The Parliament was convened eight times in its history:
Following the Province of Canada's entry into Canadian Confederation on 1 July 1867, the Parliament of the Province of Canada ceased to exist. Because the new country of Canada was a federation, the Parliament's powers were divided between levels of government. Its section 91 powers were assigned to the current Parliament of Canada, while its section 92 powers were assigned to the current Parliament of Ontario (for Canada West) and the Legislature of Quebec (for Canada East).

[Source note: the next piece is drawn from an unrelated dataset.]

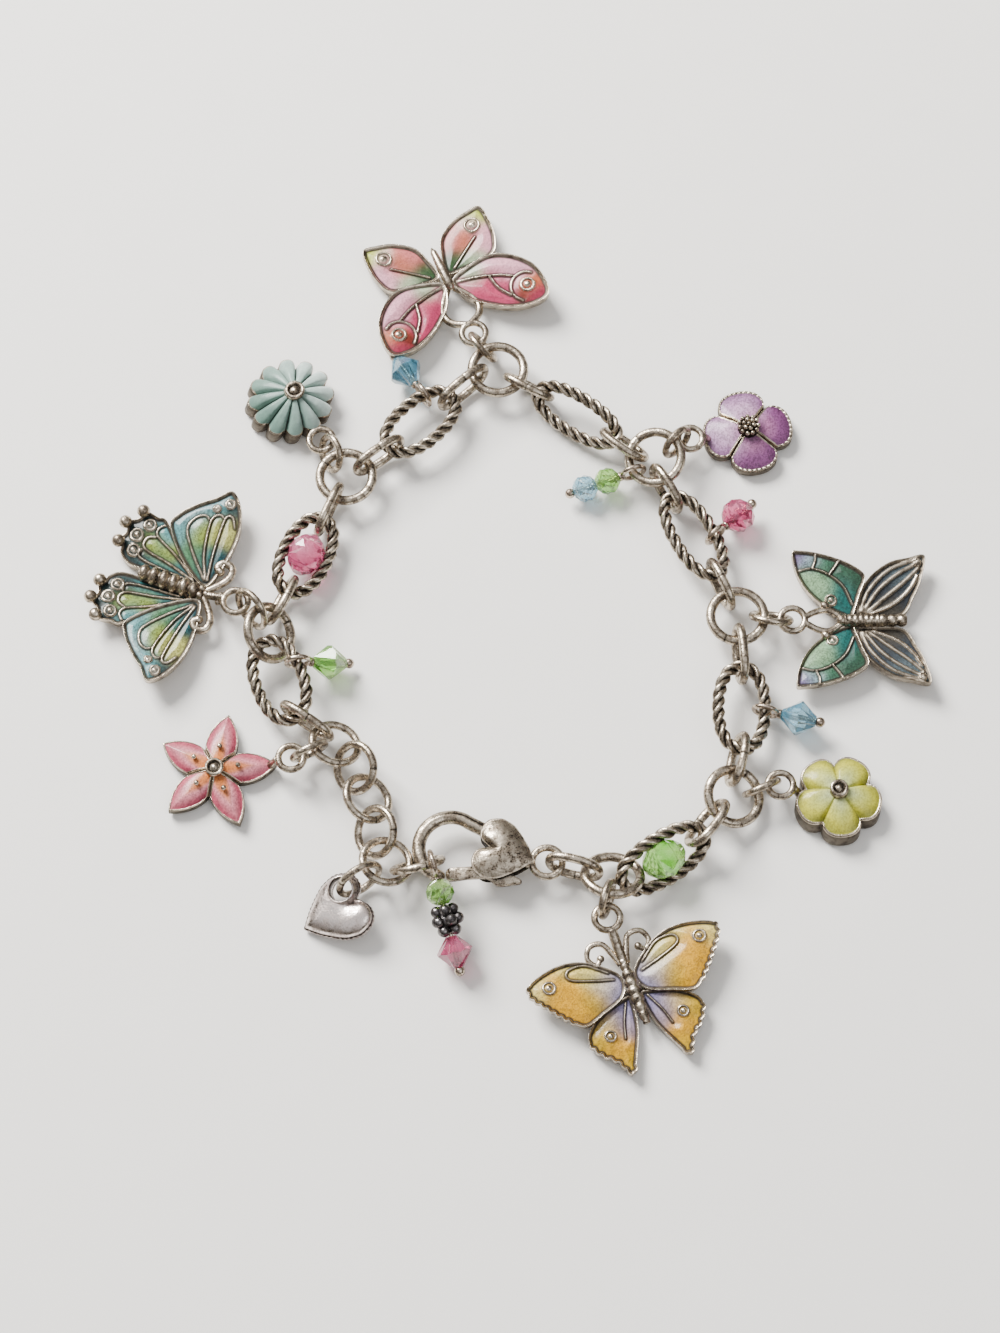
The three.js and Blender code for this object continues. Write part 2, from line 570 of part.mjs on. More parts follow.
// The links on either side of a link: the wire that it pulls on, and the extra play between the two.
function neighbours(i) {
  const before = CHAIN[(i + CHAIN.length - 1) % CHAIN.length];
  const after = CHAIN[(i + 1) % CHAIN.length];
  return [
    { wire: before.kind?.wire ?? CLASP.hookWire, ease: before.ease ?? 0 },
    { wire: after.kind?.wire ?? CLASP.eye.wire, ease: CHAIN[i].ease ?? 0 },
  ];
}
const SPANS = CHAIN.map((link, i) => spanOf(link, ...neighbours(i)));

function routeLine(scale) {
  const points = ROUTE.map(([across, up, rise]) => new THREE.Vector3(across * scale, up * scale, CHAIN_HEIGHT + rise));
  const line = new THREE.CatmullRomCurve3(points, true, "centripetal");
  return line.getPoints(1500);
}

// Steps along the route by each link's span, and says how far round the loop the last step ends (1 is once round).
function walk(scale) {
  const line = routeLine(scale);
  const joints = [line[0].clone()];
  let at = 0;
  for (const { length } of SPANS) {
    const from = joints[joints.length - 1];
    let next = Math.floor(at) + 1;
    while (line[next % 1500].distanceTo(from) < length) next += 1;
    const [near, far] = [line[(next - 1) % 1500], line[next % 1500]];
    const share = (length - near.distanceTo(from)) / (far.distanceTo(from) - near.distanceTo(from));
    at = next - 1 + THREE.MathUtils.clamp(share, 0, 1);
    joints.push(near.clone().lerp(far, at - (next - 1)));
  }
  return { joints, round: at / 1500 };
}

function closedJoints() {
  let [small, large] = [0.5, 2];
  for (let i = 0; i < 40; i += 1) {
    const middle = (small + large) / 2;
    if (walk(middle).round > 1) small = middle;
    else large = middle;
  }
  return walk(large).joints;
}

// The middle of a ring whose two pulls are not opposite each other: it lies on the outer side of the chain.
function linkCentre(from, to, span, rollDegrees) {
  const along = new THREE.Vector3().subVectors(to, from);
  const length = along.length();
  along.normalize();
  const forward = (span.entry ** 2 - span.exit ** 2 + length ** 2) / (2 * length);
  const outward = Math.sqrt(Math.max(span.entry ** 2 - forward ** 2, 0));
  const side = new THREE.Vector3(0, outward, 0).applyMatrix4(placement(new THREE.Vector3(), along, rollDegrees));
  return from.clone().addScaledVector(along, forward).add(side);
}

const joints = closedJoints();
const placed = new Map(); // each link's placement and sizes, by name
CHAIN.forEach((link, i) => {
  const [from, to] = [joints[i], joints[(i + 1) % CHAIN.length]];
  if (!link.kind) return;
  const along = new THREE.Vector3().subVectors(to, from);
  const centre = linkCentre(from, to, SPANS[i], link.roll);
  const where = placement(centre, along, link.roll);
  const size = sized(link);
  placed.set(link.name, { where, size, centre });
  if (link.stone) {
    const gem = stone(OVAL_CRYSTAL, FACETED).translate(0, 0, 0.5);
    const set = fuse([linkGeometry(size), gem]);
    addMesh(link.name, geometryOf(set), "silver", where);
  } else addMesh(link.name, linkGeometry(size), "silver", where);
});

// Clasp
function claspPlacement() {
  const i = CHAIN.findIndex((link) => !link.kind);
  const [from, to] = [joints[i], joints[i + 1]];
  const { tail, hook } = claspPulls(...neighbours(i));
  const own = Math.atan2(hook.y - tail.y, hook.x - tail.x);
  const world = Math.atan2(to.y - from.y, to.x - from.x);
  const turn = new THREE.Matrix4().makeRotationZ(world - own);
  const offset = new THREE.Vector3(tail.x, tail.y, 0).applyMatrix4(turn);
  return turn.setPosition(from.clone().sub(offset));
}

function claspBody() {
  const { eye, heartLength, heartWidth, heartThick, heartTurn, heartTip, slot } = CLASP;
  const { hookRadius, hookWire, hookFrom, hookTo, hookAcross, hookUp } = CLASP;
  const heart = puffedHeart(heartLength, heartWidth, heartThick, 0.7, 2)
    .rotateZ(radians(heartTurn))
    .translate(-heartTip, 0, -heartThick / 2);
  const arc = Array.from({ length: 9 }, (_, step) => {
    const angle = radians(hookFrom + ((hookTo - hookFrom) * step) / 8);
    return [hookAcross + hookRadius * Math.cos(angle), hookUp + hookRadius * Math.sin(angle), 0];
  });
  const root = [hookAcross + hookRadius + 0.9, hookUp + 1.6, 0];
  const hook = wire(hookWire, [root, ...arc], 18, 6);
  const neck = rod(1.2, new THREE.Vector3(-heartTip - 0.9, 0, 0), new THREE.Vector3(-eye.length / 2 + 0.6, 0, 0));
  const { pivotAcross, pivotUp, pin } = LEVER;
  const mouth = new THREE.BoxGeometry(8.6, 6.0, slot).translate(pivotAcross - 1.7, pivotUp - 1.3, 0);
  const axle = new THREE.CylinderGeometry(pin, pin, slot + 0.4, 10).rotateX(Math.PI / 2);
  return fuse([heart, neck, linkGeometry(eye)])
    .subtract(solid(mouth))
    .add(solid(axle.translate(pivotAcross, pivotUp, 0)))
    .add(solid(hook));
}

function claspLever() {
  const { thick, width, pivotAcross, pivotUp, pin } = LEVER;
  const { hookAcross, hookUp, hookRadius, hookTo, hookWire } = CLASP;
  const tip = new THREE.Vector2(
    hookAcross + hookRadius * Math.cos(radians(hookTo)),
    hookUp + hookRadius * Math.sin(radians(hookTo)),
  );
  const pivot = new THREE.Vector2(pivotAcross, pivotUp);
  const along = new THREE.Vector2().subVectors(tip, pivot);
  const reach = along.length() - hookWire / 2 - RUNNING_GAP;
  const arm = new THREE.Shape();
  arm.moveTo(1.2, -width / 2);
  arm.absarc(0, 0, width * 0.72, radians(-35), radians(140));
  arm.lineTo(-reach, width / 2);
  arm.lineTo(-reach, -width / 2);
  arm.lineTo(-1.4, -width / 2 - 0.2);
  arm.lineTo(-0.2, -width * 1.35);
  arm.lineTo(2.6, -width * 1.35);
  arm.lineTo(2.6, -width * 0.9);
  const blade = new THREE.ExtrudeGeometry(arm, { depth: thick, bevelEnabled: false, curveSegments: 6 })
    .translate(0, 0, -thick / 2)
    .rotateZ(Math.atan2(-along.y, -along.x));
  const hole = new THREE.CylinderGeometry(pin + RUNNING_GAP, pin + RUNNING_GAP, thick * 2, 10).rotateX(Math.PI / 2);
  return solid(blade).subtract(solid(hole));
}

const claspAt = claspPlacement();
addMesh("clasp_body", geometryOf(claspBody()), "silver", claspAt);
const pivotAt = claspAt.clone().multiply(new THREE.Matrix4().makeTranslation(LEVER.pivotAcross, LEVER.pivotUp, 0));
addMesh("clasp_lever", geometryOf(claspLever()), "silver", pivotAt);

// The point of a host's wire that lies in a direction from the host's middle.
function wirePoint(host, atDegrees) {
  const { where, size } = placed.get(host);
  const inverse = where.clone().invert();
  const direction = heading(atDegrees).transformDirection(inverse);
  const angle = Math.atan2(direction.y, direction.x);
  const line = new LinkLine(size);
  return {
    point: new THREE.Vector3(Math.cos(angle), Math.sin(angle), 0).multiplyScalar(line.reach(angle)).applyMatrix4(where),
    wire: size.wire,
  };
}

// Where a charm and its jump ring lie, from the middle of the charm's own loop.
function hang({ host, at, lie, roll, size = JUMP.length }, loop, pierced) {
  const ring = { ...JUMP, length: size, width: size };
  const { halfLength } = new LinkLine(ring);
  const held = wirePoint(host, at);
  const outward = heading(at);
  const start = held.point.clone().addScaledVector(outward, -pull(held.wire, ring.wire));
  const [before, after] = [held.wire, LOOP.wire].map((next) => halfLength - pull(ring.wire, next));
  const fall = THREE.MathUtils.clamp((loop.z - start.z) / (before + after), -0.7, 0.7);
  const along = outward.clone().multiplyScalar(Math.sqrt(1 - fall ** 2)).setZ(fall);
  const centre = start.clone().addScaledVector(along, before);
  const far = centre.clone().addScaledVector(along, after);
  const reach = pierced ? 0.4 : new LinkLine(LOOP).halfLength - pull(LOOP.wire, ring.wire);
  const turned = new THREE.Matrix4().makeRotationZ(radians(lie + 180));
  const offset = loop.clone().applyMatrix4(turned);
  const charmAt = turned.setPosition(far.addScaledVector(heading(lie), reach).setZ(loop.z).sub(offset));
  return { ring, ringAt: placement(centre, along, roll), charmAt };
}

for (const spec of CHARMS) {
  const { body, colour, loop, pierced } = spec.make(spec.height);
  const { ring, ringAt, charmAt } = hang(spec, loop, pierced);
  addMesh("jump_ring_" + spec.name, linkGeometry(ring), "silver", ringAt);
  addMesh(spec.name, geometryOf(body), colour, charmAt);
}

// A headpin: a wire loop round the host's wire, one or more stones, and a ball at the end.
function headpin(beads) {
  const reach = (PIN.loop - PIN.wire) / 2;
  const ring = new THREE.TorusGeometry(reach, PIN.wire / 2, 5, 12).rotateX(Math.PI / 2);
  const pieces = [ring];
  let along = PIN.loop / 2 + PIN.neck;
  for (const bead of beads) {
    const rows = bead === CRYSTAL ? BICONE : FACETED;
    pieces.push(stone(bead, rows).translate(along + bead.along / 2, 0, 0));
    along += bead.along;
  }
  const end = along + PIN.ball / 2 - 0.15;
  pieces.push(rod(PIN.wire, new THREE.Vector3(reach, 0, 0), new THREE.Vector3(end, 0, 0)));
  pieces.push(ball(PIN.ball).translate(end, 0, 0));
  return fuse(pieces);
}

// A drop starts at its host's wire and comes to rest on its widest stone.
function dropAt({ host, at, lie, beads }) {
  const { point } = wirePoint(host, at);
  const sizes = beads.map((bead) => bead.across / 2);
  const widest = sizes.lastIndexOf(Math.max(...sizes));
  const before = beads.slice(0, widest).reduce((sum, bead) => sum + bead.along, 0);
  const far = PIN.loop / 2 + PIN.neck + before + beads[widest].along / 2;
  const fall = (sizes[widest] + 0.05 - point.z) / far;
  return placement(point, heading(lie).multiplyScalar(Math.sqrt(1 - fall ** 2)).setZ(fall), 0);
}

for (const spec of DROPS) addMesh(spec.name, geometryOf(headpin(spec.beads)), spec.tint, dropAt(spec));

// The origin goes under the middle of the bracelet, on the surface that it lies on.
const box = new THREE.Box3().setFromObject(bracelet, true);
bracelet.position.set(-(box.min.x + box.max.x) / 2, -(box.min.y + box.max.y) / 2, -box.min.z);

export default bracelet;
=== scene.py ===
# %% [markdown]
# A charm bracelet in oxidised silver, enamel and crystal, fastened and laid out in a loop. The frame brings
# in the plain solid of every link, charm and drop where the real one lies. This file gives each of them its
# real surface: twisted wire, cast relief with enamel between silver lines, and cut crystal.

# %% The frame
import json

import bpy
import numpy as np
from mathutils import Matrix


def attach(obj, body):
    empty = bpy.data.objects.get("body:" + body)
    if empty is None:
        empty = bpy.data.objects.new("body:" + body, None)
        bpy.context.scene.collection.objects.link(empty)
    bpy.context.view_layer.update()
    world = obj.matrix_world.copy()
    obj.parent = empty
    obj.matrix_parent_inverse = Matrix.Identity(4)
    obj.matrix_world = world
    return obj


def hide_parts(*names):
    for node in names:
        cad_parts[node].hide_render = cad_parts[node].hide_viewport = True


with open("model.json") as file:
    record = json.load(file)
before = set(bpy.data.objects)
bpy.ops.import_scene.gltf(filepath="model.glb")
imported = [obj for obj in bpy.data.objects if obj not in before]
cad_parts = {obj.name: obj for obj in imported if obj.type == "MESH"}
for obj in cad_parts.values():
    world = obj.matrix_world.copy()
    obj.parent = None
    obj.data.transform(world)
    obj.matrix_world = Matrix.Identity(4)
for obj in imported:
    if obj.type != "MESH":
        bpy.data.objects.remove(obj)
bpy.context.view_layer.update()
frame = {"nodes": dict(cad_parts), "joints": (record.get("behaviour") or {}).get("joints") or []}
MM = 0.001
BODY = "bracelet"
UP = np.array([0.0, 0.0, 1.0])
print("solids in the frame:", len(frame["nodes"]))

# %% [markdown]
# The photograph looks down at the bracelet from in front, at about 68 degrees over the table. The camera's
# distance and lens are the pair that gives the same size and the same slight foreshortening.

# %% Camera
ELEVATION = np.radians(68)
DISTANCE = 393.4
AIM = np.array([-0.8, -5.8, 0.0])


def add_camera():
    lens = bpy.data.cameras.new("photo_camera")
    lens.sensor_width = 36
    lens.lens = 85
    lens.clip_start = 0.01
    camera = bpy.data.objects.new("photo_camera", lens)
    back = np.array([0, -np.cos(ELEVATION), np.sin(ELEVATION)])
    camera.location = (AIM + DISTANCE * back) * MM
    camera.rotation_euler = (np.pi / 2 - ELEVATION, 0, 0)
    bpy.context.scene.collection.objects.link(camera)
    bpy.context.scene.camera = camera


add_camera()

# %% [markdown]
# Every surface here is a skin: a grid of points whose rows each run once round the piece. A wire is a skin
# whose rows are circles along a line, a ball is one whose rows grow and shrink, and a cast plate is one
# that runs from the middle of its flat back, over its edge, to the middle of its front. Values kept at the
# points tell the finishes what is bare metal, what lies in a hollow, and which enamel is where.


# %% Skins
class Skin:
    """A closed skin over a grid of points in millimetres, with values kept at each point."""

    def __init__(self, points, closed=False, recess=0.0, metal=1.0, paint=(0.5, 0.5, 0.5)):
        self.points = points
        self.closed = closed
        shape = points.shape[:2]
        self.recess = np.broadcast_to(recess, shape)
        self.metal = np.broadcast_to(metal, shape)
        self.paint = np.broadcast_to(paint, (*shape, 3))

    def moved(self, place):
        """The same skin in another frame: place holds the origin and, as columns, the three directions."""
        origin, axes = place
        return Skin(self.points @ axes.T + origin, self.closed, self.recess, self.metal, self.paint)

    def faces(self):
        """Four-cornered faces between neighbouring rows and a flat cap on each open end, facing outwards."""
        rows, columns = self.points.shape[:2]
        row = np.arange(rows if self.closed else rows - 1)[:, None]
        column = np.arange(columns)[None, :]
        below, right = (row + 1) % rows, (column + 1) % columns
        corners = [
            row * columns + column, row * columns + right, below * columns + right, below * columns + column,
        ]
        quads = np.stack(corners, -1).reshape(-1, 4)
        flat = self.points.reshape(-1, 3)
        a, b, c, d = (flat[quads[:, i]] - flat.mean(0) for i in range(4))
        volume = np.einsum("ij,ij->", a, np.cross(b, c)) + np.einsum("ij,ij->", a, np.cross(c, d))
        made = quads.tolist()
        if not self.closed:
            made.append(list(range(columns))[::-1])
            made.append(list(range((rows - 1) * columns, rows * columns)))
        return made if volume > 0 else [face[::-1] for face in made]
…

The Parliament is noteworthy for its efforts in codifying the law, generally with respect to the statute law in 1859, with the enactment of the Consolidated Statutes of Canada, the Consolidated Statutes for Lower Canada, and the Consolidated Statutes for Upper Canada; and especially for the passage of the Civil Code of Lower Canada in 1866.
Several effects of actions taken by the Parliament can still be felt to the present day. Under s. 129 of the Constitution Act, 1867, limits have been placed on the ability of the legislatures of Ontario and Quebec to amend or repeal Acts of the former Province of Canada. Where such an Act created a body corporate operating in the former Province, the Judicial Committee of the Privy Council held that such bodies cannot have "provincial objects" and only the Parliament of Canada had power to deal with such acts.[26] It has been held that this restriction exists for any Act applying equally to Upper and Lower Canada,[a] which became problematic when the Civil Code of Lower Canada was replaced by the Civil Code of Quebec.[31]